### WHAT IS EXPECTED
Extract from the entries below, exactly as given, only the lines from the line containing "the back panel." to the line containing "for member in", both lines included.

++++++

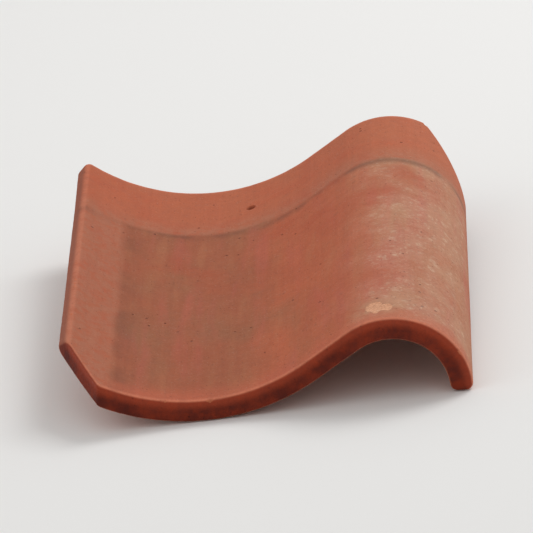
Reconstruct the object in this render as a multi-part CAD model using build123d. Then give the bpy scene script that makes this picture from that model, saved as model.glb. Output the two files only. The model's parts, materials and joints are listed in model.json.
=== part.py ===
"""A single-lap clay pantile: one S-shaped sheet of fired clay with a hanging nib and a nail hole.

The tile is drawn as it lies in a roof. X runs across it, from the lip on the left to the roll on
the right. Y runs up the slope, from the tail that shows to the head that the next course covers.
Z points out of the roof, and the floor of the pan, on the weathered face, is at X = 0, Z = 0.
At the end the tile is laid on a level floor, on the three places that carry it there.
"""

from math import acos, atan2, copysign, cos, hypot, radians, sin, tan
import os

from build123d import *

# The sheet of clay, in millimetres
TILE_LENGTH = 343.0
WALL = 14.0

# The S of the weathered face: an arc for lip and pan, a straight flank, an arc for the roll
PAN_RADIUS = 120.0
LIP_ANGLE = 35.0
FLANK_ANGLE = 38.0
FLANK_LENGTH = 30.0
ROLL_RADIUS = 48.0
ROLL_FALL_ANGLE = 88.0

# Rounding of the two long edges, and of the arrises round the tail and the head
LONG_EDGE_ROUND = 4.5
END_ARRIS_ROUND = 1.5

# The cut corners, at the tail beside the lip and at the head beside the roll
CORNER_CUT_ACROSS = 26.0
CORNER_CUT_ALONG = 55.0

# The nib under the head of the pan, which hooks over the batten with its square tail face
NIB_WIDTH = 46.0
NIB_DEPTH = 17.0
NIB_THICKNESS = 20.0
NIB_SETBACK = 8.0
NIB_DRAFT_ANGLE = 9.0
NIB_ROUND = 2.5
NIB_ROOT_ROUND = 4.0

# The nail hole, beside the nib on the flank side and over the batten
NAIL_HOLE_RADIUS = 3.0
NAIL_FROM_BEARING = 13.0
NAIL_ARC_ANGLE = 18.0

TAIL_Y = -TILE_LENGTH / 2
HEAD_Y = TILE_LENGTH / 2
BEARING_Y = HEAD_Y - NIB_SETBACK - NIB_THICKNESS
NIB_ROOT_Z = -WALL / 2
NIB_TIP_Z = -WALL - NIB_DEPTH
NIB_TAPER = (NIB_ROOT_Z - NIB_TIP_Z) * tan(radians(NIB_DRAFT_ANGLE))


def along(angle):
    """Unit vector in the section, at an angle in degrees from across the tile towards outwards."""
    return Vector(cos(radians(angle)), sin(radians(angle)))


# Centres of the two curves of the S: the flank is a straight line that is tangent to both
PAN_CENTRE = Vector(0, PAN_RADIUS)
FLANK_NORMAL = along(FLANK_ANGLE - 90)
FLANK_FOOT = PAN_CENTRE + FLANK_NORMAL * PAN_RADIUS
ROLL_CENTRE = FLANK_FOOT + along(FLANK_ANGLE) * FLANK_LENGTH + FLANK_NORMAL * ROLL_RADIUS


def s_line(depth):
    """The S at a depth below the weathered face: its three pieces, its lip end and its roll end."""
    pan = CenterArc(PAN_CENTRE, PAN_RADIUS + depth, 270 - LIP_ANGLE, LIP_ANGLE + FLANK_ANGLE)
    roll_turn = FLANK_ANGLE + ROLL_FALL_ANGLE
    roll = CenterArc(ROLL_CENTRE, ROLL_RADIUS - depth, 90 + FLANK_ANGLE, -roll_turn)
    return [pan, Line(pan @ 1, roll @ 0), roll], pan @ 0, roll @ 1


def section():
    """The section across the tile, with its two long edges rounded."""
    weathered, lip_top, roll_outside = s_line(0)
    underside, lip_bottom, roll_inside = s_line(WALL)
    ends = [Line(lip_top, lip_bottom), Line(roll_outside, roll_inside)]
    sheet = make_face(weathered + underside + ends)
    end_points = (lip_top, lip_bottom, roll_outside, roll_inside)
    corners = [sheet.vertices().sort_by_distance(point)[0] for point in end_points]
    return fillet(corners, LONG_EDGE_ROUND)


def corner_cutter(corner, inwards):
    """A triangular prism for one corner of the tile, a little larger than what it cuts off."""
    legs = Vector(inwards.X * CORNER_CUT_ACROSS, inwards.Y * CORNER_CUT_ALONG)
    outer_share = 0.3
    apex = corner - legs * outer_share
    reach = legs * (1 + 2 * outer_share)
    outline = Polyline(apex, apex + Vector(reach.X, 0), apex + Vector(0, reach.Y), close=True)
    return extrude(make_face(outline), amount=PAN_RADIUS + ROLL_RADIUS + WALL, both=True)


def sheet_of_clay():
    """The S drawn out to the tile's length, its corners cut, its tail and head arrises rounded."""
    sheet = extrude(Plane.XZ * section(), amount=TILE_LENGTH / 2, both=True)
    box = sheet.bounding_box()
    sheet -= corner_cutter(Vector(box.min.X, TAIL_Y), Vector(1, 1))
    sheet -= corner_cutter(Vector(box.max.X, HEAD_Y), Vector(-1, -1))
    by_place_along = sheet.edges().group_by(Axis.Y)
    return fillet(by_place_along[0] + by_place_along[-1], END_ARRIS_ROUND)


def nib():
    """The nib, square on its bearing face and drafted on the other three, rooted in the wall."""
    height = NIB_ROOT_Z - NIB_TIP_Z
    middle = Pos(0, BEARING_Y + NIB_THICKNESS / 2, NIB_ROOT_Z - height / 2)
    block = middle * Box(NIB_WIDTH, NIB_THICKNESS, height)
    head_side = block.faces().sort_by(Axis.Y)[-1]
    drafted_faces = block.faces().filter_by(Axis.X) + [head_side]
    hanging_from_root = Plane(origin=(0, 0, NIB_ROOT_Z), z_dir=(0, 0, -1))
    block = draft(drafted_faces, hanging_from_root, NIB_DRAFT_ANGLE)
    root_face = block.faces().sort_by(Axis.Z)[-1]
    return fillet(block.edges() - root_face.edges(), NIB_ROUND)


def nail_hole():
    """The nail hole's drill, square to the clay at its place in the pan."""
    outwards = along(90 + NAIL_ARC_ANGLE)
    mouth = PAN_CENTRE - outwards * PAN_RADIUS
    axis_at_mouth = Plane(
        origin=(mouth.X, BEARING_Y - NAIL_FROM_BEARING, mouth.Y),
        x_dir=(0, 1, 0),
        z_dir=(outwards.X, 0, outwards.Y),
    )
    return axis_at_mouth * Cylinder(NAIL_HOLE_RADIUS, 3 * WALL)


def tile_in_roof():
    """The whole tile, in its place in a roof."""
    sheet = sheet_of_clay()
    hook = nib()
    body = sheet + hook
    root_edges = new_edges(sheet, hook, combined=body)
    body = fillet(root_edges, NIB_ROOT_ROUND)
    return body - nail_hole()


def floor_under_tile():
    """The level floor that the tile comes to rest on, as a plane in the roof's frame.

    At the tail the floor touches the round back of the pan and a rounded corner of the roll's
    edge, so its line there is the common tangent of two circles, and of the edge's two corners
    it meets the one that needs the smaller lean. At the head it touches the rounded corner of
    the nib on the side that it leans up to, beside the bearing face.
    """
    back_radius = PAN_RADIUS + WALL

    def lean_on_corner(depth):
        outwards = along(90 - ROLL_FALL_ANGLE) * (ROLL_RADIUS - depth)
        upwards = along(180 - ROLL_FALL_ANGLE) * LONG_EDGE_ROUND
        across = PAN_CENTRE - (ROLL_CENTRE + outwards + upwards)
        return -atan2(across.X, across.Y) - acos((back_radius - LONG_EDGE_ROUND) / across.length)

    lean = min(lean_on_corner(LONG_EDGE_ROUND), lean_on_corner(WALL - LONG_EDGE_ROUND))
    up_in_section = Vector(-sin(lean), 0, cos(lean))
    on_line = Vector(0, TAIL_Y, PAN_CENTRE.Y) - up_in_section * back_radius

    lean_of_side = radians(NIB_DRAFT_ANGLE)
    corner_inset = NIB_ROUND * (1 - sin(lean_of_side)) / cos(lean_of_side)
    corner_x = copysign(NIB_WIDTH / 2 - NIB_TAPER - corner_inset, lean)
    to_corner = Vector(corner_x, BEARING_Y + NIB_ROUND, NIB_TIP_Z + NIB_ROUND) - on_line
    rise = to_corner.dot(up_in_section)
    run = to_corner.Y
    pitch = atan2(run, rise) - acos(NIB_ROUND / hypot(run, rise))
    up = up_in_section * cos(pitch) + Vector(0, sin(pitch), 0)
    uphill = Vector(0, 1, 0) - up * up.Y
    return Plane(origin=on_line, x_dir=uphill.cross(up), z_dir=up)


def tile_at_rest():
    """The tile on the floor, with the middle of its footprint at the origin."""
    tile = floor_under_tile().to_local_coords(tile_in_roof())
    box = tile.bounding_box()
    return Pos(-box.center().X, -box.center().Y, -box.min.Z) * tile


os.makedirs("parts", exist_ok=True)
export_step(tile_at_rest(), "parts/pantile.step")
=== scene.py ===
"""A single-lap clay pantile on a level floor: its worn shape, its fired finish and a soft studio.

The tile is worked out in millimetres as it lies in a roof. X runs across it from the lip to the
roll, Y up the slope from the tail to the head and Z out of the roof, with the floor of the pan at
X = 0, Z = 0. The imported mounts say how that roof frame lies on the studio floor.
"""

import json
import logging
from dataclasses import dataclass, field
from enum import Enum
from typing import NamedTuple

import bpy
import numpy as np
from mathutils import Matrix, Vector


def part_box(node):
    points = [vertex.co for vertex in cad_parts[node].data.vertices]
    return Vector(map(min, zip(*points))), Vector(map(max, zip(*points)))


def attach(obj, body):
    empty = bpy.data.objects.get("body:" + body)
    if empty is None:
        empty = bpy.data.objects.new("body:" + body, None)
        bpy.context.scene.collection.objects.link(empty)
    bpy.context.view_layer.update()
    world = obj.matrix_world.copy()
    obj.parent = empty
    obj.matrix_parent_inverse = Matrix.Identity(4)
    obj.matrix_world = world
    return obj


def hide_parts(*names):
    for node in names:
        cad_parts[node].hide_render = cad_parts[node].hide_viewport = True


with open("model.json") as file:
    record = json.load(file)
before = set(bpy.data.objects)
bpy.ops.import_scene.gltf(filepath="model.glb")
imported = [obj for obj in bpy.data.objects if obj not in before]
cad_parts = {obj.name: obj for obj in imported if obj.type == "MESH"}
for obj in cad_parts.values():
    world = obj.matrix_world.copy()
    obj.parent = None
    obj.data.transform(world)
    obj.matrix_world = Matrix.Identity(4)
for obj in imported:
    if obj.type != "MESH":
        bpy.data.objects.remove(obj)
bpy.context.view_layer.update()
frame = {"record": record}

Array = np.ndarray
Pair = tuple[float, float]
Triple = tuple[float, float, float]
Socket = bpy.types.NodeSocket

# A value is a number or a node's output. A paint is a colour from a node or as it looks on a
# screen. A coat is the share to which it covers, and its paint.
Value = Socket | float
Paint = Socket | Triple
Coat = tuple[Value, Paint]

MM = 0.001
log = logging.getLogger("pantile")

# The net of chance heights: knots along a side, and its start before the roof frame's origin
NET_KNOTS = 512
NET_MARGIN = 600.0

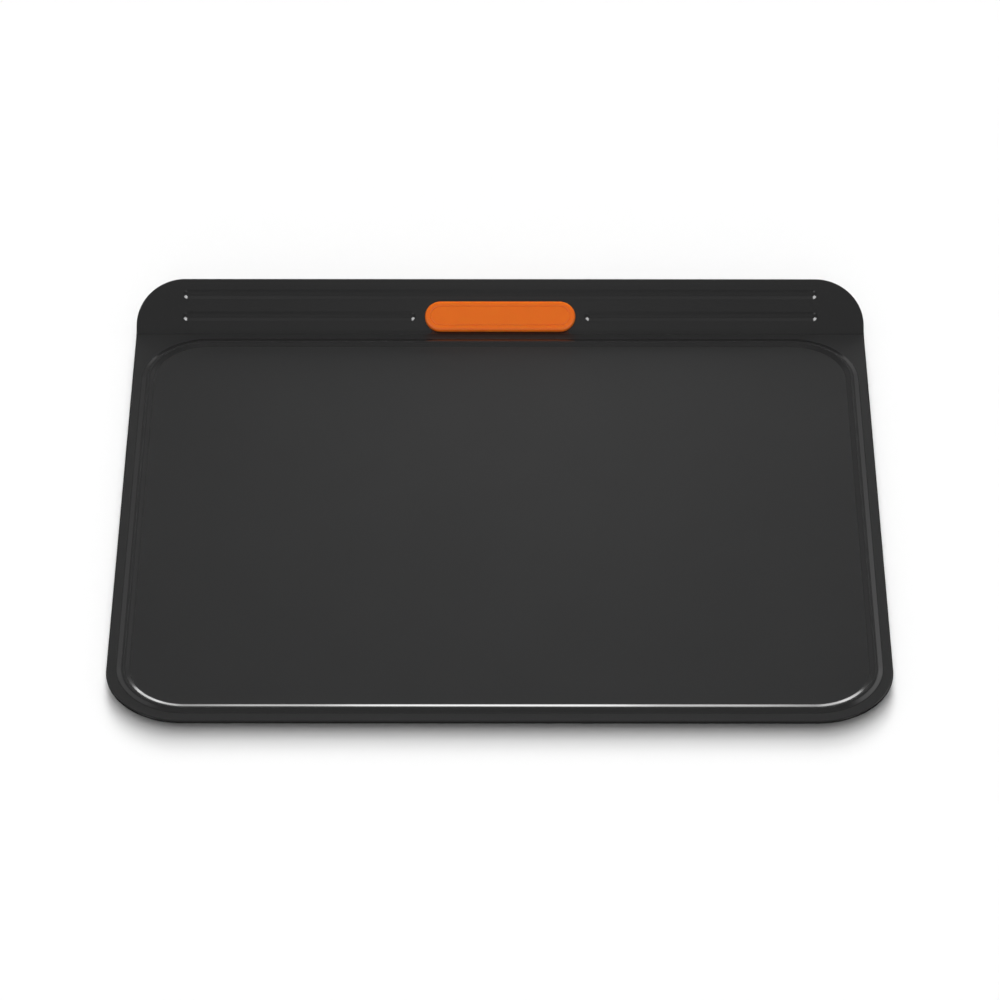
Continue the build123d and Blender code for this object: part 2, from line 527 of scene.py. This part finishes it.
@dataclass
class UpperSheet:
    """Baking surface, ridge, hemmed rim and grip flange, in one pressing.

    Heights on the flange are distances up its slope from the crease, where its plane meets the panel's.
    """

    gauge: float = 0.6 * MM
    cut_bevel: float = 0.12 * MM
    panel_depth: float = 330.2 * MM
    front_corner_radius: float = 41.0 * MM
    hem_radius: float = 0.85 * MM
    hem_leaf: float = 4.0 * MM
    hem_end_margin: float = 0.6 * MM
    flat_margin: float = 0.6 * MM
    side_margin: float = 8.7 * MM
    front_margin: float = 10.0 * MM
    back_margin: float = 9.1 * MM
    ridge_corner_radius: float = 33.0 * MM
    ridge: Bead = Bead(half_base=3.5 * MM, slope=17.0, foot_radius=4.0 * MM, crest_radius=5.0 * MM)
    bend_radius: float = 6.0 * MM
    tilt: float = 35.0
    flange_length: float = 31.75 * MM
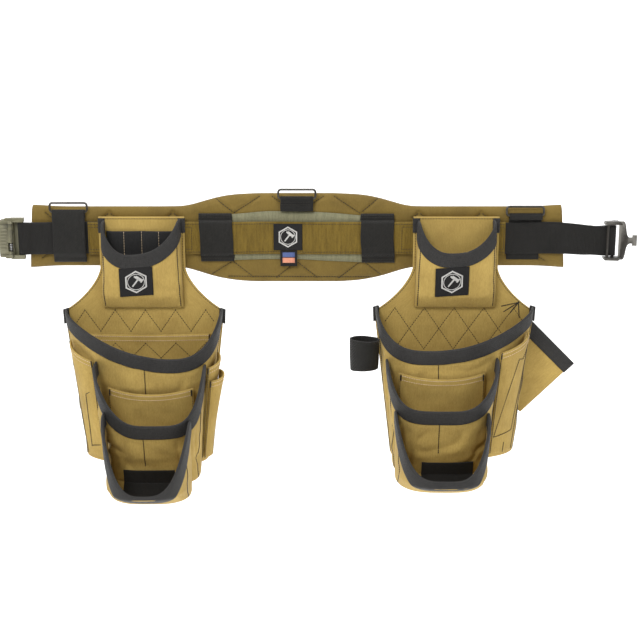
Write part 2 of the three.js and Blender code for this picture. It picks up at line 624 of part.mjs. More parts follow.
// The right pouch has a webbing hammer loop on its inner side and a square pocket behind its outer side.
const LOOP = { across: 136.6, forward: 48, wide: 21.6, deep: 18, top: -148, height: 46 };
const loopSection = (radius) => {
  const shape = new THREE.Path();
  shape.absellipse(LOOP.across, LOOP.forward, LOOP.wide + radius, LOOP.deep + radius, 0, 2 * Math.PI);
  return shape;
};
const loopShape = new THREE.Shape(loopSection(WEBBING / 2).getPoints(24));
loopShape.holes.push(new THREE.Path(loopSection(-WEBBING / 2).getPoints(24)));
const loop = new THREE.ExtrudeGeometry(loopShape, { depth: LOOP.height, bevelEnabled: false });
loop.rotateZ(Math.PI); // across and forward both turn negative, as the right pouch is mirrored
loop.translate(right.spec.x, 0, LOOP.top - LOOP.height);
add("hammer_loop", loop, "black");

// Its mouth faces out and up, at 45 degrees; the wearer's speed square drops in behind the back panel.
const SQUARE = { across: -145, z: -154, length: 118, reach: 112, forward: 11.6, tape: 21 };
const diagonal = Math.SQRT1_2;
function squareSheet(from, to) {
  return (u, v) => {
    const along = mix(-0.5, 0.5, u) * SQUARE.length * diagonal;
    const inward = mix(to, from, v) * diagonal;
    return [SQUARE.across - along + inward, SQUARE.forward, SQUARE.z - along - inward];
  };
}
right.cloth("square_pocket", squareSheet(SQUARE.tape + GAP, SQUARE.reach), "canvas", CANVAS, 3, 3);
right.cloth("square_binding", squareSheet(0, SQUARE.tape), "tape", TAPE, 3, 1);

export default toolBelt;
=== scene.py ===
import json
import math

import bmesh
import bpy
from mathutils import Matrix, Vector, geometry, noise

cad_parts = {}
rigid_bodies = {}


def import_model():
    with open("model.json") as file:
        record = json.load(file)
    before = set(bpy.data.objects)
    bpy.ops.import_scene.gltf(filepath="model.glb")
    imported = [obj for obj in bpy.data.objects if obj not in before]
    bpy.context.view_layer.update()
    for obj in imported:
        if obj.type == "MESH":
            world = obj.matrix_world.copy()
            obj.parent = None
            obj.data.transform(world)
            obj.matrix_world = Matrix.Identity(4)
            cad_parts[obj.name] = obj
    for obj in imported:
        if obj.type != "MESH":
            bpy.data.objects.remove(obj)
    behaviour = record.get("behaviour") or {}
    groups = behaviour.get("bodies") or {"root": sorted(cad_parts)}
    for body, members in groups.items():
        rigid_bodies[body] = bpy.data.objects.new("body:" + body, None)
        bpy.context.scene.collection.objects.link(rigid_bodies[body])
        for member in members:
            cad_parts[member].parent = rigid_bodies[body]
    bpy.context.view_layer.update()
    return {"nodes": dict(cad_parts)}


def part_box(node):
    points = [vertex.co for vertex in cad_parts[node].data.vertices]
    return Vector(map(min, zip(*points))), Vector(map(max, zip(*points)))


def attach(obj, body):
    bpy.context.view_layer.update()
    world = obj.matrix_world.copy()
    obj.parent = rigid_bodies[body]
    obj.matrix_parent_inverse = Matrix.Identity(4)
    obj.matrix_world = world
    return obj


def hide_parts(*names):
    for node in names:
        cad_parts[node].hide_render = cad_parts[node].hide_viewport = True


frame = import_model()

# ---- The room: camera, backdrop and lamps ---------------------------------------------------------
# The belt hangs as it is worn, a little above a white cove. Two large soft boxes stand in front of it.
camera_data = bpy.data.cameras.new("camera")
camera_data.lens = 71.25
camera = bpy.data.objects.new("camera", camera_data)
camera.location = (0.0345, -1.8893, 0.3403)
camera.rotation_euler = (math.radians(76), 0, 0)
bpy.context.scene.collection.objects.link(camera)
bpy.context.scene.camera = camera
bpy.context.scene.view_settings.view_transform = "Standard"

floor_z = -0.72
cove_start, cove_radius, wall_height, floor_front = 2.4, 0.8, 2.6, -4.0


def cove_point(across, along):
    """A point of the cove: along runs from the front of the floor, round the bend and up the wall."""
    flat = cove_start - floor_front
    bend = cove_radius * math.pi / 2
    at = along * (flat + bend + wall_height)
    if at < flat:
        return Vector((across, floor_front + at, floor_z))
    if at < flat + bend:
        turn = (at - flat) / cove_radius
        return Vector((across, cove_start + cove_radius * math.sin(turn),
                       floor_z + cove_radius * (1 - math.cos(turn))))
    return Vector((across, cove_start + cove_radius, floor_z + cove_radius + at - flat - bend))


def principled(name, colour, roughness, metallic=0.0):
    """A new material, and its node tree and surface shader."""
    material = bpy.data.materials.new(name)
    material.use_nodes = True
    shader = material.node_tree.nodes["Principled BSDF"]
    shader.inputs["Base Color"].default_value = (*colour, 1)
    shader.inputs["Roughness"].default_value = roughness
    shader.inputs["Metallic"].default_value = metallic
    return material, material.node_tree, shader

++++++

### THE COMPLETED TASK
// Its mouth faces out and up, at 45 degrees; the wearer's speed square drops in behind the back panel.
const SQUARE = { across: -145, z: -154, length: 118, reach: 112, forward: 11.6, tape: 21 };
const diagonal = Math.SQRT1_2;
function squareSheet(from, to) {
  return (u, v) => {
    const along = mix(-0.5, 0.5, u) * SQUARE.length * diagonal;
    const inward = mix(to, from, v) * diagonal;
    return [SQUARE.across - along + inward, SQUARE.forward, SQUARE.z - along - inward];
  };
}
right.cloth("square_pocket", squareSheet(SQUARE.tape + GAP, SQUARE.reach), "canvas", CANVAS, 3, 3);
right.cloth("square_binding", squareSheet(0, SQUARE.tape), "tape", TAPE, 3, 1);

export default toolBelt;
=== scene.py ===
import json
import math

import bmesh
import bpy
from mathutils import Matrix, Vector, geometry, noise

cad_parts = {}
rigid_bodies = {}


def import_model():
    with open("model.json") as file:
        record = json.load(file)
    before = set(bpy.data.objects)
    bpy.ops.import_scene.gltf(filepath="model.glb")
    imported = [obj for obj in bpy.data.objects if obj not in before]
    bpy.context.view_layer.update()
    for obj in imported:
        if obj.type == "MESH":
            world = obj.matrix_world.copy()
            obj.parent = None
            obj.data.transform(world)
            obj.matrix_world = Matrix.Identity(4)
            cad_parts[obj.name] = obj
    for obj in imported:
        if obj.type != "MESH":
            bpy.data.objects.remove(obj)
    behaviour = record.get("behaviour") or {}
    groups = behaviour.get("bodies") or {"root": sorted(cad_parts)}
    for body, members in groups.items():
        rigid_bodies[body] = bpy.data.objects.new("body:" + body, None)
        bpy.context.scene.collection.objects.link(rigid_bodies[body])
        for member in members:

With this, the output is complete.